The OED example of 'he imputes unto me certain crimes' seems to follow that general rule of reinforcing the etymological/derivative morpheme with a native one, like 'compare st with (cum) something' (even though I suppose that could rather be 'with = against/side-by-side').
If you mean that the prefix is reinforced by the preposition, I wouldn't say that, because it's not perceived as a prefix in the first place, and because in Latin Russian etc prefixed verbs habitually govern etymologically identical prepositions (as in the same
comparāre
cum quō,
сра́внивать
с чем,
влюби́ться
в кого́). Some conceptual semantics are simply associated with certain prepositions and the verb could be anything: "to project unto, impute unto, assign unto", all conceived as "downwards movement". If the action is conceived differently, you have instead "to impute something to somebody" as in Latin.
Your example seems to corroborate at least that state-change is represented grammatically with the 'accusative of motion' (or whatever grammarians are keen to call it), which can hardly be unique to Russian. Unless your underlining 'with' was meant to point out that there is no 'motion' in English?
Isn't it safe to say that in + acc. or some such is the general route taken to †state-change, but that this can't be done in those languages that lack an accusative case? And that it's possible that constructions like 'impute unto' are holdovers of the old morphosyntax?

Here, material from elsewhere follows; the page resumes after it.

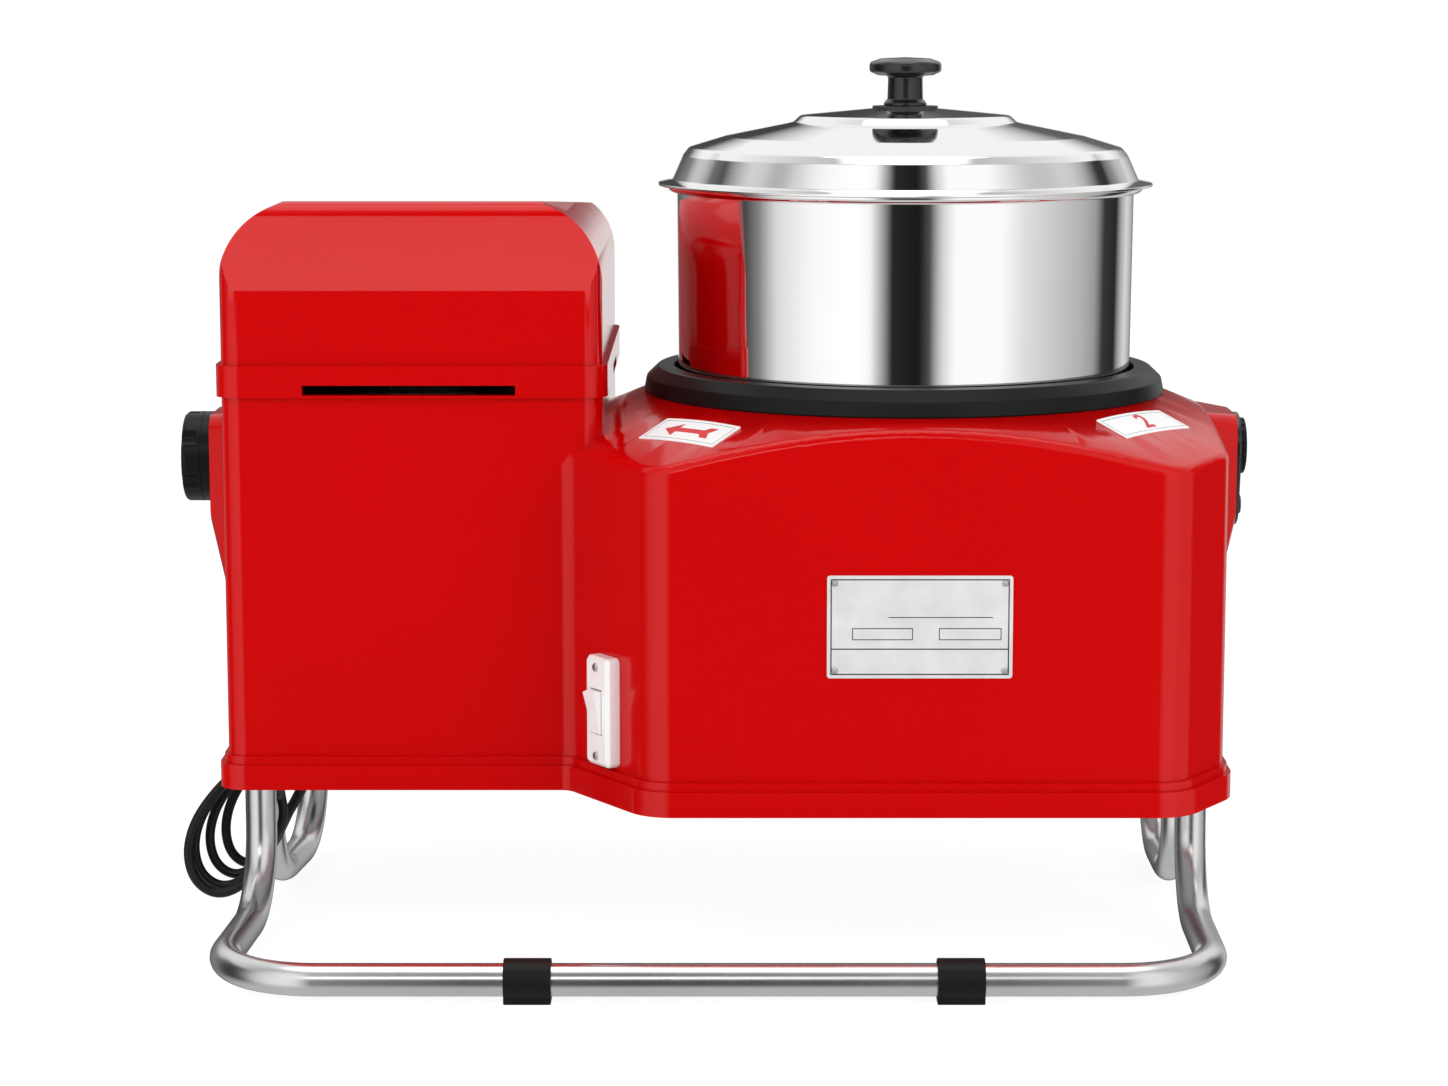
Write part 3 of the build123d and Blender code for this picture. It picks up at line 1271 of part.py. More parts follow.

Naturally the change of state usage also exists and I think this is what happens with falling in love in Russian (there does seem to be a semantics of process involved, akin to movement; cf. втю́риться в кого "to smash into > to have a sudden crush"). But as I say, I think this is a different sense of the prefix. I perceive no change of state in
imputāre - the prefix has the same meaning as in
insert, import, only metaphorically.
Causing transportation followed by insertion, not causing an internal change of state. I don't think IE languages like Latin or Russian distinguish these uses morphologically, both are in + accusative; it's English that has seemingly innovated a distinction by adopting "into" for the change-of-state function by combining the
in and
to options (cf. "turn to dust").
†Although I remember that Lithuanian has something like 'He became an eagle out of a man.'
Well, this doesn't preclude Lithuanian having an į + accusative, for example
išversti į lietuvių kalbą "to translate into Lithuanian", since these are different thematic roles (for the record I don't know Lithuanian). Russian combines the two in
он преврати́лся из челове́ка в орла́ "he turned
out of a man
into an eagle". Here too English conceives the source as a proximate "from", differently from Russian.